8) Getting Things Done
Another classic technique from David Allen, Getting Things Done (GTD) will enable you to keep your workflow smooth. It includes five steps: capture (collecting tasks); clarify (deciding if they need action); organize (sorting tasks into categories); reflect (reviewing tasks regularly) and engage (doing tasks based on priority). If you want to delve deeper into the GTD approach, check out Allen’s website or book here.

9) 1-3-5 Method
Popularized by Alex Cavoulacos and similar to the 3-3-3 method by Oliver Burkeman, this is an excellent approach to keep yourself balanced and productive. If you want to learn more about the rule and how to apply it, check out this article and template from Cavoulacos here.

10) Kanban Board
For decades, this method by Taiichi Ohno has been a staple of software development and project management to streamline and track progress.
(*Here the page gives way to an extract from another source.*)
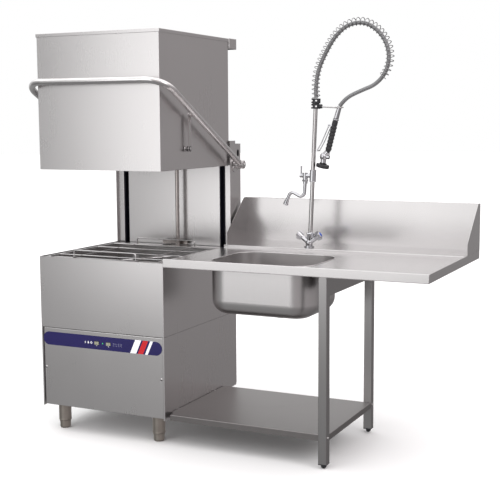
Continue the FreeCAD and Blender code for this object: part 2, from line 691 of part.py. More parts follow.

Fortunately, it has made inroads into personal productivity in recent years. It’s quite simple: create a board – using a tool like Trello or Asana – with multiple columns, such as “To Do,” “In Progress,” and “Done.” Then, move tasks through columns to stay organized as an individual or team.

11) Reverse Scheduling
As Stephen R. Covey famously wrote in his great book “The 7 Habits of Highly Effective People,” you want to start with the end in mind. So, plan your day backward to ensure you have enough time for all tasks and relaxation. A great method for pulling this off each day is productivity expert Cal Newport’s shutdown routine. Here’s why and how.

You see, every minute matters. Good-bye, chaos. Hello, efficiency.

End each day feeling accomplished and stress-free.